# What you are asked to do:
Please output exactly the lines of the material from the first through the line containing "import Module from 'manifold-3d';", and nothing more.

# Data:
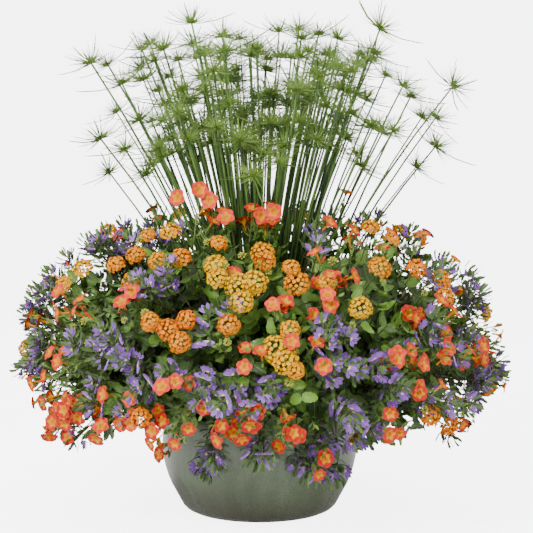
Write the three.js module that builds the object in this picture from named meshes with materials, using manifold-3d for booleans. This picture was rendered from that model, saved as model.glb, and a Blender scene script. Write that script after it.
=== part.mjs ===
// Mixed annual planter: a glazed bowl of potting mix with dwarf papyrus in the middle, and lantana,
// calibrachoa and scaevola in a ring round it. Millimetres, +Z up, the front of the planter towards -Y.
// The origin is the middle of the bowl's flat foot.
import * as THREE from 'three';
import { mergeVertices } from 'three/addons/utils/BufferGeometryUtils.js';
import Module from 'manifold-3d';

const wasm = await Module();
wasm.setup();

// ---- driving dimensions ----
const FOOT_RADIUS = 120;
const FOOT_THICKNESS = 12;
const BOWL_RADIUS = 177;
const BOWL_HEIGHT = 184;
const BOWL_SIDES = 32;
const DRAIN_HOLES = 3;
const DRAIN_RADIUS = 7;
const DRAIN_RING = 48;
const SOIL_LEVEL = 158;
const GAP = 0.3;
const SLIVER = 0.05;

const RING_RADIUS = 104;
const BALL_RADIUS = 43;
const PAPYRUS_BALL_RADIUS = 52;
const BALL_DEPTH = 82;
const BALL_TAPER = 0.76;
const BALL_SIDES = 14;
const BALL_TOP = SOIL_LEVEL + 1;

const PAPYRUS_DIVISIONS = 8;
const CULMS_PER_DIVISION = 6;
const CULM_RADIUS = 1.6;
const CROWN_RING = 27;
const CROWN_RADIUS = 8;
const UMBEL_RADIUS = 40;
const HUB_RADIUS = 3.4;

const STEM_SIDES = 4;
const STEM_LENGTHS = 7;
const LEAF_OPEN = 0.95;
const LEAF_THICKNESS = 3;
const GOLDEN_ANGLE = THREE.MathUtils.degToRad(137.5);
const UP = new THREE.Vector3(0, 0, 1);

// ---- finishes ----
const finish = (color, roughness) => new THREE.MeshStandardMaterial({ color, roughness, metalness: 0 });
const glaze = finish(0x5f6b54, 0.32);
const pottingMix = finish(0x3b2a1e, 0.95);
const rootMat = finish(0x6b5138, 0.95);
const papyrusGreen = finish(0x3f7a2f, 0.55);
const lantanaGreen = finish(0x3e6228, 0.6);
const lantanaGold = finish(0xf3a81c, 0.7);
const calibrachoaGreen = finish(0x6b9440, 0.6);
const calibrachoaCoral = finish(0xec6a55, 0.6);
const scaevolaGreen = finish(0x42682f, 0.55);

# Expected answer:
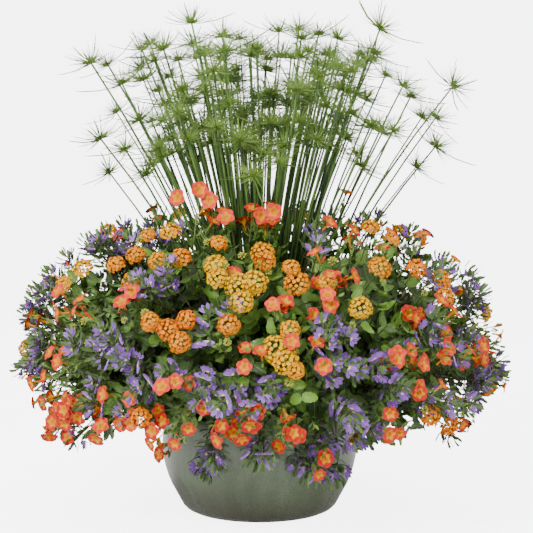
Write the three.js module that builds the object in this picture from named meshes with materials, using manifold-3d for booleans. This picture was rendered from that model, saved as model.glb, and a Blender scene script. Write that script after it.
=== part.mjs ===
// Mixed annual planter: a glazed bowl of potting mix with dwarf papyrus in the middle, and lantana,
// calibrachoa and scaevola in a ring round it. Millimetres, +Z up, the front of the planter towards -Y.
// The origin is the middle of the bowl's flat foot.
import * as THREE from 'three';
import { mergeVertices } from 'three/addons/utils/BufferGeometryUtils.js';
import Module from 'manifold-3d';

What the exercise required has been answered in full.